Ingredients:
- 4 large bone-in, skin-on chicken thighs (approx. 1.5 lbs)
- 1.5 lbs Yukon Gold potatoes, cut into 1-inch wedges
- 2 cups broccoli florets, cut into bite-sized pieces
- 3 tbsp extra virgin olive oil
- 0.5 cup freshly grated Parmesan cheese
- 4 cloves garlic, minced
- 1 tsp dried oregano
- 1 tsp smoked paprika
- 1 tsp sea salt
- 0.5 tsp cracked black pepper
Instructions:
- Preheat the oven. Set it to 400°F and place your empty sheet pan inside. Note: A hot pan starts the searing process the second the food hits the surface.

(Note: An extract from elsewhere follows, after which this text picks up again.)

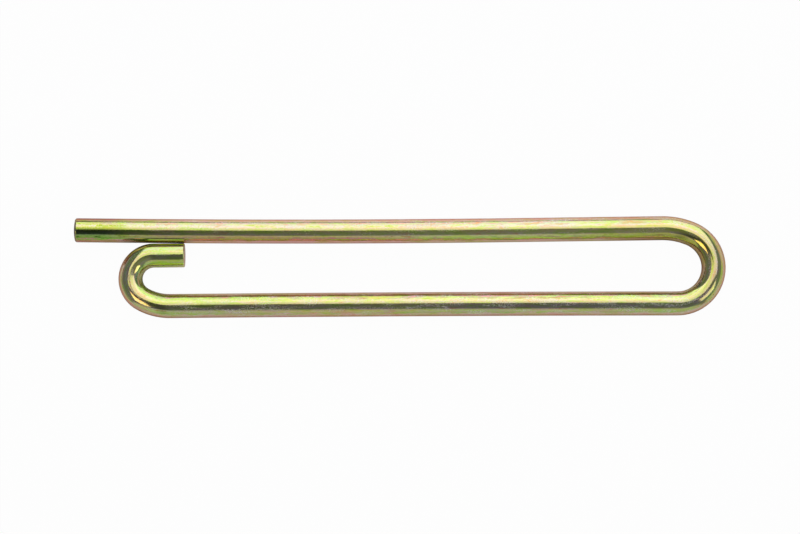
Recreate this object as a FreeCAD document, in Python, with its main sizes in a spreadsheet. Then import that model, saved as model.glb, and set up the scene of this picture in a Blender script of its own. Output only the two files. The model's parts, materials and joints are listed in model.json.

- Whisk the marinade. Combine 2 tablespoons of oil, garlic, paprika, oregano, salt, and pepper in a small bowl.
- Pat the chicken thighs bone-dry with paper towels to ensure the skin becomes crispy.
- Toss the Yukon Gold potato wedges in the bowl with 2/3 of the garlic-parmesan mixture until thoroughly coated.
- Spread the potatoes in a single layer on a large heavy-duty rimmed baking sheet. Place the chicken thighs in the center, skin-side up, and rub the remaining seasoning mixture over and under the skin.
- Slide the pan into the oven and bake for 25 minutes to allow the chicken fat (schmaltz) to render and crisp the potatoes.
- Remove the pan briefly to toss in the broccoli florets, then return to the oven for the remaining 20 minutes or until the chicken reaches an internal temperature of 165°F (74°C).